Is open rate still a useful metric?
Open rate is still useful as a trend metric, but not as an absolute one. Watching whether your open rate is going up or down over time on the same list, with the same tracking, tells you something about subject lines and engagement. The exact number is less meaningful because it’s so polluted by automated opens. The metrics that pay the bills are reply rate, click-through rate, and conversion rate — opens are an early signal, not an outcome.
What’s the difference between open rate and click-through rate?
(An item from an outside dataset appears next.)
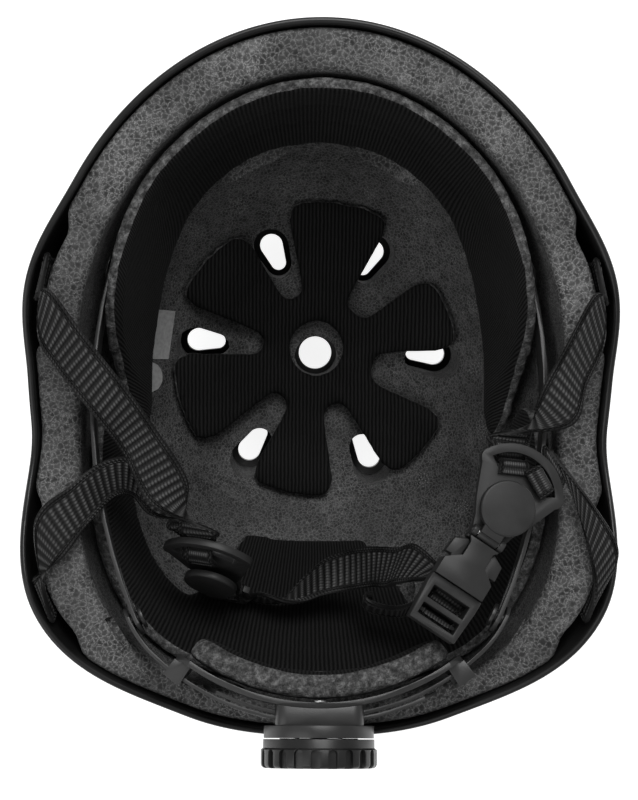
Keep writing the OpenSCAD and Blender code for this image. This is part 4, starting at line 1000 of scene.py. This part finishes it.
nylon_web, tree, shader = new_material("nylon_webbing", (0.03, 0.03, 0.03), 0.5)
place = add(tree, "TexCoord").outputs["Object"]
along = add(tree, "Attribute", {"attribute_name": "along"}).outputs["Fac"]
across = add(tree, "Attribute", {"attribute_name": "across"}).outputs["Fac"]
threads = add(tree, "Math", {"operation": "MULTIPLY"}, i0=across, i1=2 * pi / thread_w).outputs[0]
twist = add(tree, "Math", {"operation": "MULTIPLY_ADD"}, i0=along, i1=0.4, i2=threads).outputs[0]
yarn = add(tree, "Math", {"operation": "SINE"}, i0=twist).outputs[0]
fuzz = add(tree, "TexNoise", Vector=place, Scale=1500.0, Detail=3.0).outputs["Fac"]
wear = add(tree, "TexNoise", Vector=place, Scale=70.0, Detail=4.0).outputs["Fac"]
yarn01 = add(tree, "Math", {"operation": "MULTIPLY_ADD"}, i0=yarn, i1=0.5, i2=0.5).outputs[0]
# Painted highlight and shade: the weave's crest height makes the tops of ribs and stitches up to
# thirty times lighter than the grooves and hems; the wear noise is random tone
crest = add(tree, "Attribute", {"attribute_name": "crest"}).outputs["Fac"]
crest_shade_and_wear = add(tree, "MixRGB", {"blend_type": "MULTIPLY"}, i0=1.0,
           i1=ramp_node(tree, crest, [[0.15, 0.003], [0.6, 0.03], [0.95, 0.1]]),
           i2=ramp_node(tree, wear, [[0.3, 0.6], [0.7, 1.0]])).outputs[0]
# Painted shade between the threads: the colour falls to about a quarter where the threads' bump
# dips
shaded_weave_colour = add(tree, "MixRGB", {"blend_type": "MULTIPLY"}, i0=0.85, i1=crest_shade_and_wear,
                  i2=ramp_node(tree, yarn01, [[0.1, 0.12], [0.8, 1.0]])).outputs[0]
tree.links.new(shaded_weave_colour, shader.inputs["Base Color"])
both = add(tree, "MixRGB", {"blend_type": "ADD"}, i0=0.6, i1=yarn01, i2=fuzz).outputs[0]
bumped(tree, shader, 0.5, 0.00015, both)
shader.inputs["Specular IOR Level"].default_value = 0.25
shader.inputs["Sheen Weight"].default_value = 0.03


def free(stops):
    """Stops in the open, each as centre and half width."""
    return [(Vector(c), Vector(h)) for c, h in stops]


left_front = webbing_piece("strap_left_front", pocket_stops(200, 15) + free(
    [((-98, -26, 148), (-2, 7.5, 1)), ((-90, -8, 148), (-4, 6.5, 1)),
     ((-83, 8, 147), (-5.5, 5.5, 1))])
    + fan_stops(0, -28, 0, buckle_at, buckle_turns), nylon_web)
left_rear = webbing_piece("strap_left_rear", pocket_stops(143, 16) + free(
    [((-101, 60, 153.5), (-4, -6.5, 0))])
    + fan_stops(1, 28, 0.5, buckle_at, buckle_turns), nylon_web)
right_front = webbing_piece("strap_right_front", pocket_stops(-20, 15) + free(
    [((98, -26, 148), (-2, -7.5, -1)), ((89, -12, 147.5), (-5, -6, 0)), ((75, 6, 146), (-5, -6, 0)),
     ((65, 20.5, 142), (-6, -4.5, 1)), ((54, 40, 140), (-6.5, -4, -1))])
    + fan_stops(1, -6, 1, divider_at, divider_turns), nylon_web)
right_rear = webbing_piece("strap_right_rear", pocket_stops(37, 16) + free(
    [((96, 55, 153.5), (5, -6, 0)), ((85, 42, 152), (3, -7, 1)), ((75, 34, 144), (1, -7, 2)),
     ((66, 35, 136.5), (-2, -7, 2)), ((55, 44, 134.5), (-6, -5, 0))])
    + fan_stops(0, -22, 1, divider_at, divider_turns), nylon_web)
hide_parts("webbing_left")
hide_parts("webbing_left")
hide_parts("webbing_right")
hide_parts("webbing_right")
for strap in (left_front, left_rear, right_front, right_rear):
    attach(strap, "helmet")

# ---------------------------------------------------------------- Chin strap
# It loops round the divider's bar, hangs in a curve inside the nape, and is folded through the
# buckle's male half. Its free end lies beside the buckle with its hem rolled over.
bar_u = 20.3
over = fan_t / 2 + web_t / 2 + 0.3
chin_route = free([((31.5, 86.5, 96), (-5.5, 1, 5.5)), ((26, 86.4, 96.7), (-3, -2, 7)),
                   ((20, 87, 99.7), (0, -3, 7)), ((12, 87, 102), (0, -1, 7.5)),
                   ((5, 83, 102), (0, 3, 7)),
                   ((-3, 77.5, 104), (0, 6, 5)), ((-12, 74, 108), (0, 7.5, 2)),
                   ((-20, 71, 116), (0, 7.7, 0)), ((-27, 69, 127), (2, 7.5, 0)),
                   ((-33, 66, 138), (4, 6.5, 1))])
chin_route = [(c, h.normalized() * (web_w / 2)) for c, h in chin_route]
loop = [(bar_u + 3, -over), (bar_u - 1, -over), (bar_u - 3.2, -1.2),
        (bar_u - 3.2, 1.2), (bar_u - 1, over), (bar_u + 3, over + 0.2)]
loop_half = turned((0, web_w / 2, 0), divider_turns)
chin_stops = [(divider_at + turned((u, 0, n), divider_turns), loop_half) for u, n in loop]
chin_stops += chin_route
folded = [(33, -5.8), (40, -4.9), (44, -4.0), (45.3, -1.8), (45.4, 1)]
folded_half = turned((0, -web_w / 2 + 0.6, 0), buckle_turns)
chin_stops += [(buckle_at + turned((u, 0, n), buckle_turns), folded_half) for u, n in folded]
chin = webbing_piece("chin_strap_woven", chin_stops, nylon_web)
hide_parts("chin_strap")
tail_stops = free([((-37, 78.5, 146), (1, 5, -4)), ((-34.5, 81, 140), (1, 4.2, -6)),
                   ((-30, 84.5, 131), (0, 3.2, -7)), ((-25, 85.6, 125), (0, 3, -7)),
                   ((-20.5, 85.4, 121), (0, 3, -7)), ((-18, 84, 119.5), (0, 3, -7)),
                   ((-18, 82.2, 119.5), (0, 3, -7)), ((-20.2, 81.6, 121), (0, 3, -7))])
tail_stops = [(c, h.normalized() * (web_w / 2)) for c, h in tail_stops]
tail = webbing_piece("chin_strap_tail", tail_stops, nylon_web)
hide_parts("chin_strap")
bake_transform(chin)
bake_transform(tail)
Open rate measures who saw the email (or whose inbox automatically previewed it). Click-through rate (CTR) measures who clicked a link inside the email. CTR is much harder to fake — a bot generally won’t click a link, and MPP doesn’t pre-click. CTR of 2-5% on warm marketing is healthy; for cold outbound, the more important number is the reply rate.
How does Apple Mail Privacy Protection affect open rate tracking?
Apple Mail Privacy Protection (MPP) pre-loads every tracking pixel in every email when a user enables it (which most do — it’s the default). Result: every email “opens” the moment it lands in an Apple Mail inbox, regardless of whether the user actually saw it. Apple Mail represents about 50% of US opens, so if your audience is US-heavy, your raw open rate is inflated by 15-25 percentage points. Most modern email platforms now offer MPP filtering as a toggle — turn it on if you want to see real human-engagement numbers.
The Bottom Line
A good email open rate in 2026 isn’t a single number. It’s a number that means something only after you’ve filtered out fake opens, controlled for industry, and triangulated with click-through and reply rates.
The short answer most people want: 35-50% for warm email, 30-50% for cold outbound — with bot/MPP filtering on, anything in that range is healthy.
The longer answer: stop chasing the open rate and start watching reply rate, click rate, and conversion. Those metrics are harder to fake, and they’re what actually predicts whether your email program is working.